Johannes Pfau <nospam example.com> writes:

Am Thu, 19 Apr 2018 07:04:14 +0000 schrieb Johannes Pfau:

 Am Thu, 19 Apr 2018 06:33:27 +0000 schrieb Johannes Pfau:
 
 
 Generally if you produced a crash in gdb it should be reproducible if
 you restart the program in gdb. So once you have a crash, you should be
 able to restart the program and look at the _dso_registry and see the
 same addresses somewhere. If you then think you see memory corruption
 somewhere you could also use read or write watchpoints.
 
 But just to be sure: you're not adding any GC ranges manually, right?
 You could also try to compare the GC range to the address range layout
 in /proc/$PID/maps .

 
 Of course, if this is a GC pool / heap range adding breakpoints in the
 sections code won't be useful. Then I'd try to add a write watchpoint on
 pooltable.minAddr / maxAddr, restart the programm in gdb and see where /
 why the values are set.

Having a quick look at https://github.com/ldc-developers/druntime/blob/
ldc/src/gc/pooltable.d: The GC seems to allocate multiple pools using 
malloc, but only keeps track of one minimum/maximum address for all 
pools. Now if there's some other memory area malloced in between these 
pools, you will end up with a huge memory block. When this will get 
scanned and if any of the memory in-between the GC pools is protected, 
you might see the GC crash. However, I don't really know anything about 
the GC code, so some GC expert would have to confirm this.



-- 
Johannes

Apr 19 2018

Kagamin <spam here.lot> writes:

On Wednesday, 18 April 2018 at 22:24:13 UTC, Matthias Klumpp 
wrote:
 size_t memSize = pooltable.maxAddr - minAddr;
 (https://github.com/ldc-developers/druntime/blob/ldc/src/gc/impl/con
ervative/gc.d#L1982 )
 That wouldn't make sense for a pool size...

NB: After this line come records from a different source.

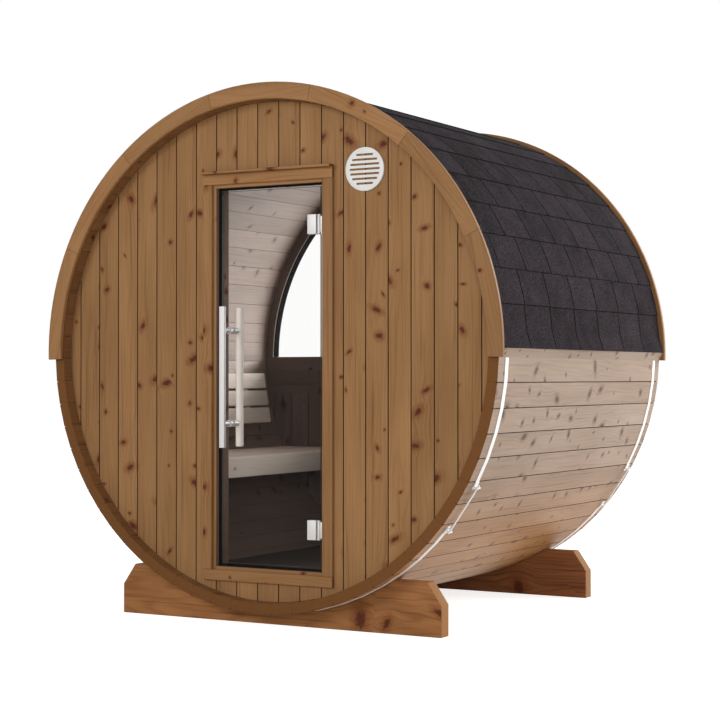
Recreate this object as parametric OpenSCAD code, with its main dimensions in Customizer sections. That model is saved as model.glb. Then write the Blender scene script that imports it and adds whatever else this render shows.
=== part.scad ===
// Barrel sauna cabin: a ring of staves on two cradles, closed by a front wall with a glass
// door and a rear wall with a half-round window. Millimetres, +Z up, front facing -Y.
// The origin is on the ground, under the middle of the barrel.

/* [Barrel] */
// Distance from the barrel's axis to the flat outer face of a stave
barrel_r = 1006; // [960:1:1400]
// Length of the staves
barrel_len = 1613; // [1300:1:4000]
// Thickness of a stave
stave_t = 42; // [28:1:60]
// Number of staves in the section over the cradles
bottom_staves = 7; // [5:1:9]
// Number of staves in each of the six other sections
section_staves = 10; // [8:1:12]

/* [Cradles] */
// Wood left under the barrel in the middle of a cradle
cradle_under = 51; // [30:1:90]
// Length of a cradle across the barrel
cradle_len = 1456; // [1400:1:1800]
// Thickness of a cradle along the barrel
cradle_t = 61; // [40:1:80]
// Height of a cradle at its shoulders
cradle_h = 201; // [150:1:240]
// Height of a cradle's square end, under the sloped cut
cradle_end_h = 118; // [80:1:140]
// Length of the sloped cut at a cradle's end
cradle_slope = 58; // [30:1:80]
// Distance from the end of the staves to a cradle
cradle_inset = 94; // [70:1:200]

/* [End trims] */
// Thickness of the trim boards on the ends of the staves
trim_t = 20; // [12:1:30]
// How far the trim stands out past the staves
trim_proud = 24; // [20:1:40]
// Width of stave end left bare inside the trim
trim_lip = 2; // [1:1:10]
// How far the ends of the trim reach below the barrel's axis
trim_drop = 27; // [0:1:80]

/* [Walls] */
// Thickness of the front and rear walls
wall_t = 42; // [28:1:60]
// Distance from the end of the staves to the outer face of a wall
wall_inset = 50; // [40:1:90]

/* [Doorway] */
// Clear width of the doorway
doorway_w = 484; // [400:1:590]
// Clear height of the doorway
doorway_h = 1481; // [1230:1:1500]
// Height of the doorway's sill above the floor
sill_rise = 20; // [10:1:60]
// Thickness of the boards that line the doorway
jamb_t = 40; // [25:1:45]
// Depth of the boards that line the doorway
jamb_depth = 88; // [70:1:110]
// Width of the casing boards round the doorway
casing_w = 41; // [30:1:60]
// Thickness of the casing boards
casing_t = 14; // [10:1:20]
// How far the casing sits back from the edge of the doorway
casing_reveal = 13; // [5:1:20]
// Thickness of the drip cap over the doorway
cap_t = 10; // [6:1:16]
// How far the drip cap stands out from the wall
cap_proud = 38; // [20:1:45]
// Thickness of the rubber seal round the doorway
seal_t = 8; // [4:1:8]
// Depth of the rubber seal
seal_depth = 10; // [6:1:14]

/* [Door] */
// Thickness of the door's glass
glass_t = 8; // [6:1:10]
// Distance from the wall's outer face to the middle of the glass
glass_inset = 24; // [20:1:30]
// Gap beside the glass at the handle's side
glass_gap_latch = 14; // [14:1:20]
// Gap beside the glass at the hinges' side
glass_gap_hinge = 17; // [16:1:20]
// Gap over and under the glass
glass_gap_end = 13; // [13:1:20]

/* [Hinges] */
// Height of a hinge
hinge_h = 75; // [50:1:100]
// Distance from the doorway's end to a hinge
hinge_end = 120; // [80:1:250]
// Distance from the jamb to the hinge's axis
hinge_axis_gap = 26; // [25:1:32]
// Radius of a hinge's knuckle
knuckle_r = 7.7; // [7:0.1:8]
// Radius of a hinge's pin
pin_r = 4; // [3:0.5:5]
// Width of the plates that clamp the glass
clamp_w = 38; // [30:1:60]
// Thickness of the plates that clamp the glass
clamp_t = 8; // [5:1:9]
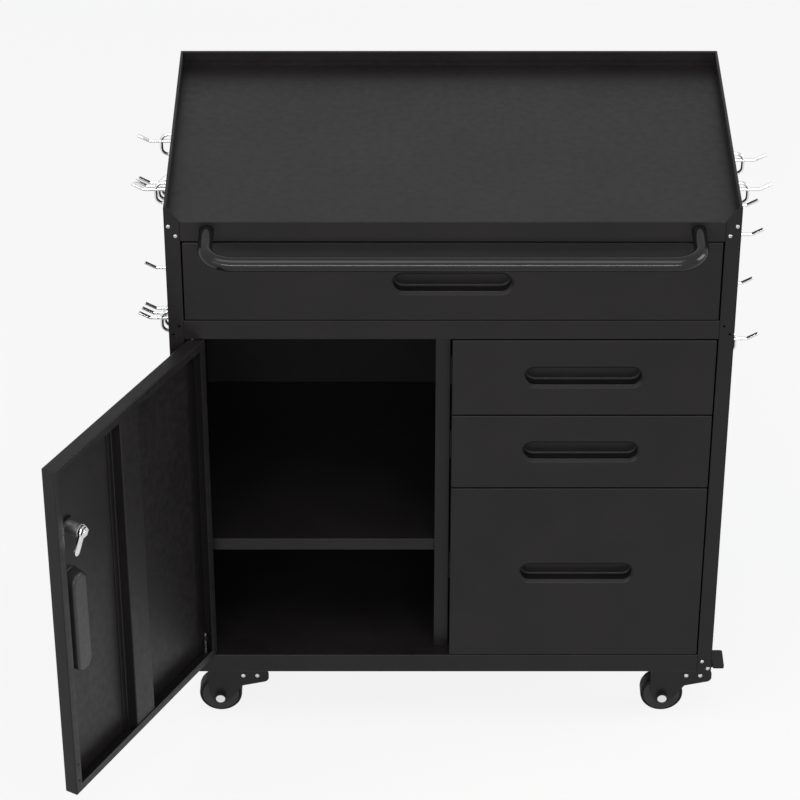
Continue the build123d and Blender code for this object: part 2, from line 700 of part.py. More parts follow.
def upper_pivot():
    """Headed stud in the top flange, turning in the middle rail."""
    stud = rod_z(PIVOT_X, PIVOT_Y, DOOR_TOP - 5, DOOR_TOP + DOOR_GAP + 2.5, PIVOT_D)
    collar = block(PIVOT_X - 5, PIVOT_X + 7, PIVOT_Y - 2.6, PIVOT_Y + 6, DOOR_TOP - SHEET - 2.5, DOOR_TOP - SHEET)
    return stud + collar


def pivot_pin():
    """Lower pin that can be lifted against its spring to take the door off."""
    pin = rod_z(PIVOT_X, PIVOT_Y, DOOR_LOW - DOOR_GAP - 3, DOOR_LOW + 36, LOWER_PIN_D)
    knob = rod_z(PIVOT_X, PIVOT_Y, DOOR_LOW + 33.4, DOOR_LOW + 36, 5.2)
    collar = rod_z(PIVOT_X, PIVOT_Y, DOOR_LOW + SHEET, DOOR_LOW + SHEET + 1.2, 5.2)
    return pin + knob + collar


def pivot_spring():
    """Small coil spring round the lower pin."""
    z0 = DOOR_LOW + 2 * SHEET + SPRING_WIRE / 2
    radius = (SPRING_D - SPRING_WIRE) / 2
    coil = Helix(pitch=2.5, height=SPRING_H, radius=radius)
    start = Plane(origin=coil @ 0, z_dir=coil % 0)
    wire = sweep(start * Circle(SPRING_WIRE / 2), path=coil)
    return Pos(PIVOT_X, PIVOT_Y, z0) * wire


def pivot_bracket():
    """Angle on the hinge-side edge that guides the top of the pin."""
    z0 = DOOR_LOW + 2 * SHEET + SPRING_WIRE + SPRING_H + SEAT_GAP
    x0 = DOOR_LEFT + SHEET
    plate = block(x0, PIVOT_X + 6, FRONT + SHEET, FRONT + 11, z0, z0 + 2)
    foot = block(x0, x0 + 1.5, FRONT + SHEET, FRONT + 11, z0, z0 + 12)
    return plate + foot - rod_z(PIVOT_X, PIVOT_Y, z0 - 1, z0 + 14, LOWER_PIN_D + 2 * SHAFT_GAP)


# Casters, each drawn about its own swivel axis with the body underside at height zero

def bolt_offsets():
    """Bolt places around a caster plate's centre."""
    return [(sx * BOLT_X, sy * BOLT_Y) for sx in (-1, 1) for sy in (-1, 1)]


def swivel_plate():
    """Top plate with its ball race and riveted kingpin."""
    plate = block(-PLATE_L / 2, PLATE_L / 2, -PLATE_W / 2, PLATE_W / 2, -PLATE_T, 0)
    plate = fillet(plate.edges().filter_by(Axis.Z), 6)
    plate += rod_z(0, 0, -PLATE_T - RACE_T, -PLATE_T, RACE_D)
    race_low = -PLATE_T - RACE_T
    fork_low = race_low - RUN_GAP - FORK_T
    plate += rod_z(0, 0, fork_low - RUN_GAP, race_low, KINGPIN_D)
    plate += rod_z(0, 0, fork_low - RUN_GAP - 3, fork_low - RUN_GAP, KINGPIN_D + 8)
    for dx, dy in bolt_offsets():
        plate -= rod_z(dx, dy, -PLATE_T - 1, 1, BOLT_D + 0.4)
    return plate


def rigid_plate():
    """Plain top plate of a fixed caster."""
    plate = block(-PLATE_L / 2, PLATE_L / 2, -PLATE_W / 2, PLATE_W / 2, -PLATE_T, 0)
    plate = fillet(plate.edges().filter_by(Axis.Z), 6)
    for dx, dy in bolt_offsets():
        plate -= rod_z(dx, dy, -PLATE_T - 1, 1, BOLT_D + 0.4)
    return plate


def cheek(points, y0):
    """Fork side plate from its outline in the X-Z plane, corners eased."""
    face = make_face(Polyline(*points, close=True))
    face = fillet([v for v in face.vertices() if v.X < TAIL_X - 0.01], CHEEK_R)
    tail = [v for v in face.vertices() if v.X > TAIL_X - 0.01]
    face = fillet(tail, TAIL_R) if tail else face
    return Pos(0, y0 + FORK_T, 0) * Rot(90, 0, 0) * extrude(face, FORK_T)


def swivel_fork():
    """Swivelling fork whose cheeks run forward to carry the brake."""
    top = -PLATE_T - RACE_T - RUN_GAP
    low = top - FORK_T
    wide = FORK_IN + FORK_T
    outline = [
        (-26, top), (54, top - 6), (TAIL_X, -26), (TAIL_X, -40.6), (23, -49.2),
        (11, AXLE_Z + 2), (0, AXLE_Z - 11), (-18, AXLE_Z - 11), (-26, AXLE_Z + 8),
    ]
    fork = block(-26, 26, -wide, wide, low, top)
    for y0 in (-wide, FORK_IN):
        fork += cheek(outline, y0)
    fork -= rod_z(0, 0, low - 1, top + 1, KINGPIN_D + 2 * SHAFT_GAP)
    fork -= rod_y(-TRAIL, AXLE_Z, -30, 30, AXLE_D + 2 * SHAFT_GAP)
    for x in (RIVET_1_X, RIVET_2_X):
        fork -= rod_y(x, BRAKE_Z, -30, 30, RIVET_D + 2 * SHAFT_GAP)
    return fork


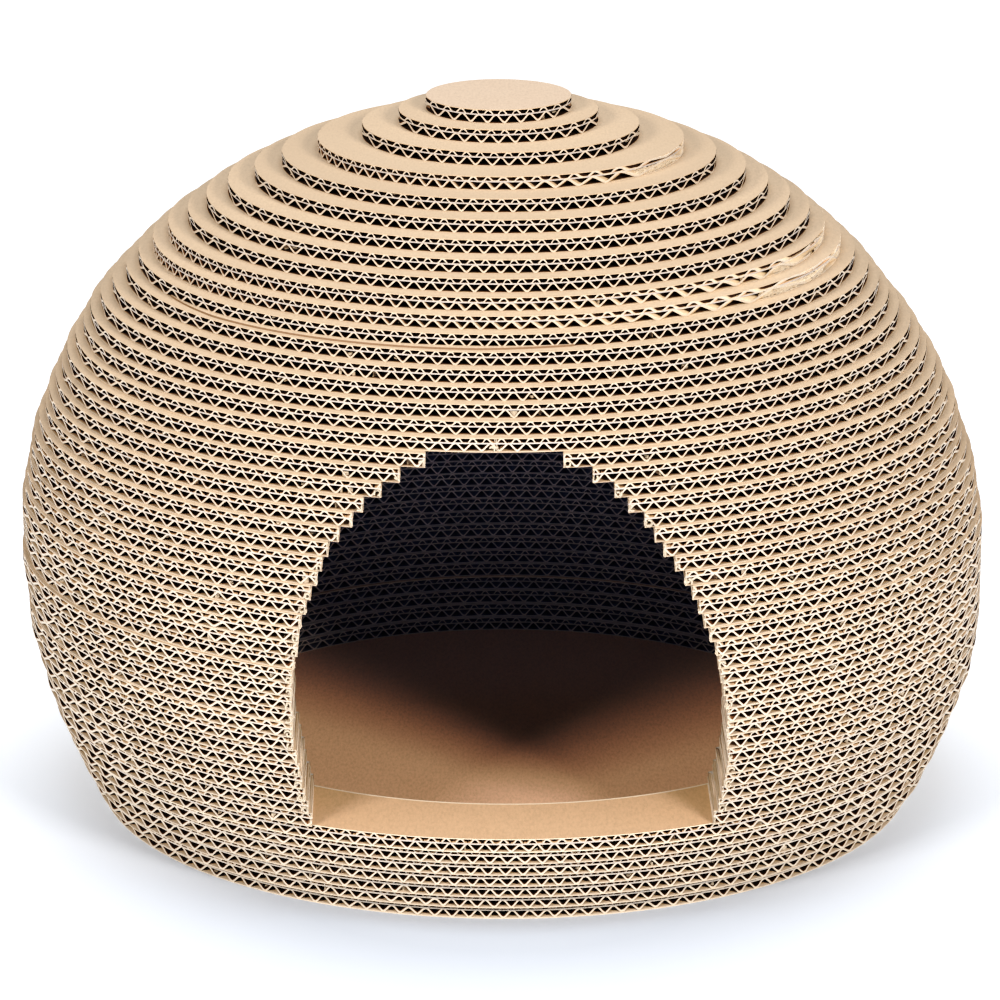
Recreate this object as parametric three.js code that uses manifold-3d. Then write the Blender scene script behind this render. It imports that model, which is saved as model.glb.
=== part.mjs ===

 The machine this is running on has 16G memory, at the time of 
 the crash the software was using ~2.1G memory, with 130G 
 virtual memory due to LMDB memory mapping (I wonder what 
 happens if I reduce that...)

If big LMDB mapping causes a problem, try a test like this:
---
import core.memory;
void testLMDB()
{
     //how do you use it?
}
void test1()
{
     void*[][] a;
     foreach(i;0..100000)a~=new void*[10000];
     void*[][] b;
     foreach(i;0..100000)b~=new void*[10000];
     b=null;
     GC.collect();

     testLMDB();

     GC.collect();
     foreach(i;0..100000)a~=new void*[10000];
     foreach(i;0..100000)b~=new void*[10000];
     b=null;
     GC.collect();
}
---

Apr 19 2018

Kagamin <spam here.lot> writes:

foreach(i;0..10000)
100000 is too much

Apr 19 2018

Matthias Klumpp <mak debian.org> writes:

On Thursday, 19 April 2018 at 08:30:45 UTC, Kagamin wrote:
 On Wednesday, 18 April 2018 at 22:24:13 UTC, Matthias Klumpp 
 wrote:
 size_t memSize = pooltable.maxAddr - minAddr;
 (https://github.com/ldc-developers/druntime/blob/ldc/src/gc/impl/con
ervative/gc.d#L1982 )
 That wouldn't make sense for a pool size...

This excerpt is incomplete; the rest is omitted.